--- start of Material provided ---

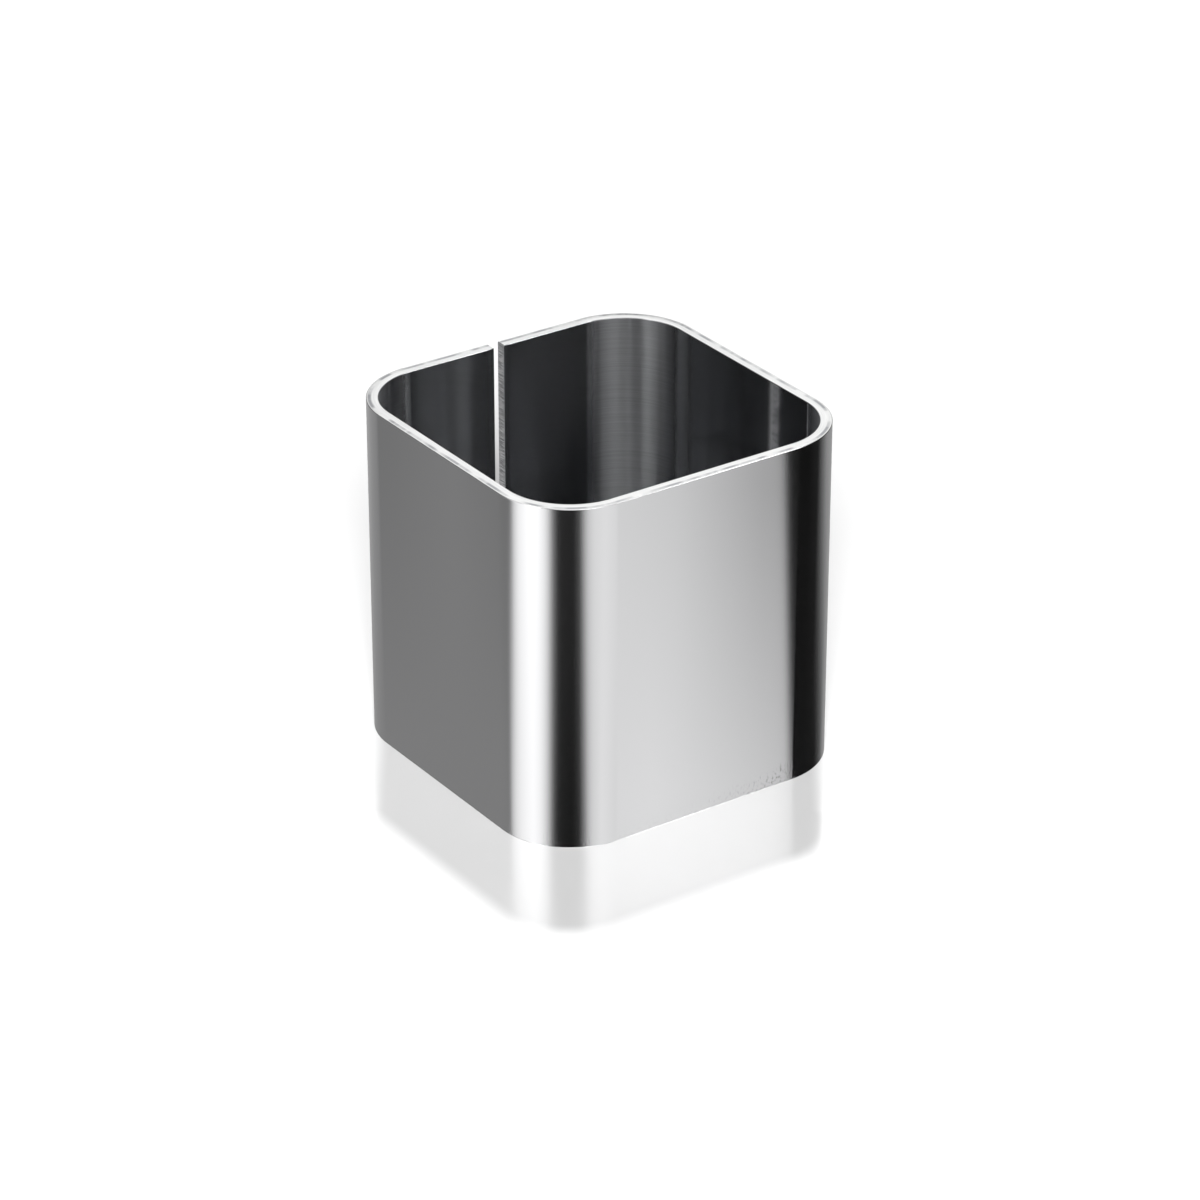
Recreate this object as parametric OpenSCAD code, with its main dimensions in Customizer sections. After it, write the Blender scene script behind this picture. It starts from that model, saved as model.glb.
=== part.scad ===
// Square napkin ring: one strip of steel plate, bent four times and left open at a butt joint.
// The ring stands on one long edge of the strip. The origin is the middle of the ring at the
// level of that edge, +Z is up, and the butt joint is in the middle of the +Y side.

/* [Ring] */
// Outside width of the ring, across the two plain sides
outer_width = 46; // [38:1:60]
// Outside depth of the ring, from the front side to the jointed side
outer_depth = 46; // [38:1:60]
// Width of the strip, which is how high the ring stands
band_height = 45; // [20:1:60]

/* [Strip] */
// Thickness of the strip
wall = 1.5; // [1:0.1:2.5]
// Radius inside each of the four bends
bend_inside_radius = 8.5; // [3:0.5:14]
// Radius that polishing leaves on the long edges of the strip
edge_radius = 0.1; // [0.05:0.05:0.4]

/* [Butt joint] */
// Opening between the two cut ends of the strip
joint_gap = 1.5; // [0.5:0.1:3]
// Radius that polishing leaves around each cut end
end_radius = 0.08; // [0.05:0.01:0.3]

/* [Hidden] */
$fn = 96;
bend_outside_radius = bend_inside_radius + wall;
straight_width = outer_width - 2 * bend_outside_radius;
straight_depth = outer_depth - 2 * bend_outside_radius;
end_length = (straight_width - joint_gap) / 2;

// Rectangle from the origin with its four corners rounded by true arcs.
module rounded_rectangle(size, radius) {
    translate([radius, 0]) square([size.x - 2 * radius, size.y]);
    translate([0, radius]) square([size.x, size.y - 2 * radius]);
    for (x = [radius, size.x - radius], y = [radius, size.y - radius])
        translate([x, y]) circle(r = radius);
}

// Cross-section of the strip: its thickness along X and its width along Y.
module strip_section() {
    rounded_rectangle([wall, band_height], edge_radius);
}

// Straight run along +X, with its outer face on the plane Y = 0 and its thickness behind it.
module straight_run(length) {
    rotate([90, 0, 90]) linear_extrude(length) strip_section();
}

// One side of the ring, standing square to its own middle at the given distance from the centre.
module plain_side(length, distance) {
    translate([-length / 2, -distance, 0]) straight_run(length);
}

// Quarter bend about the origin, from +X round to +Y.
module quarter_bend() {
    rotate_extrude(angle = 90) translate([bend_inside_radius, 0]) strip_section();
}

// The bends at the four corners.
module corner_bends() {
    for (quarter = [0:3]) {
        side_x = (quarter == 0 || quarter == 3) ? 1 : -1;
        side_y = quarter < 2 ? 1 : -1;
        translate([side_x * straight_width / 2, side_y * straight_depth / 2, 0])
            rotate([0, 0, quarter * 90]) quarter_bend();
    }
}

// Straight run whose end at X = 0 is a cut end: seen from above and from the front its
// corners are rounded too, so that every edge round the cut is broken.
module cut_end_run(length) {
    over_length = length + 2 * end_radius;
    intersection() {
        straight_run(length);
        linear_extrude(band_height) rounded_rectangle([over_length, wall], end_radius);
        translate([0, wall, 0]) rotate([90, 0, 0])
            linear_extrude(wall) rounded_rectangle([over_length, band_height], end_radius);
    }
}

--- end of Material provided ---

> [Problem]:
Reproduce only the lines from the top of the material through the one bearing "the +Y side.", each exactly as it stands.

> [Task answer]:
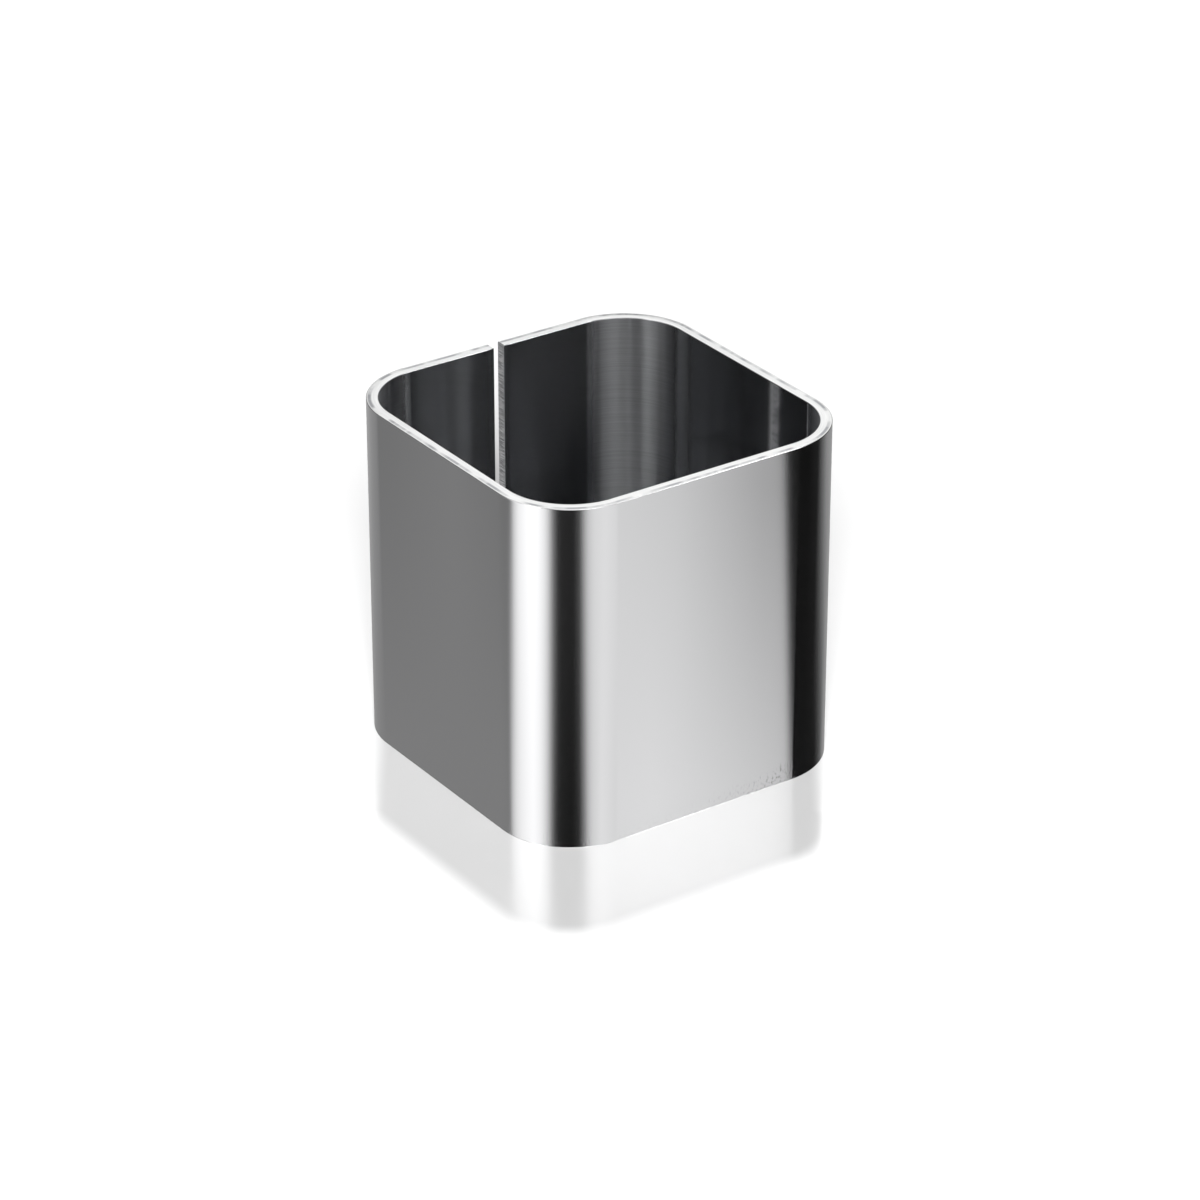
Recreate this object as parametric OpenSCAD code, with its main dimensions in Customizer sections. After it, write the Blender scene script behind this picture. It starts from that model, saved as model.glb.
=== part.scad ===
// Square napkin ring: one strip of steel plate, bent four times and left open at a butt joint.
// The ring stands on one long edge of the strip. The origin is the middle of the ring at the
// level of that edge, +Z is up, and the butt joint is in the middle of the +Y side.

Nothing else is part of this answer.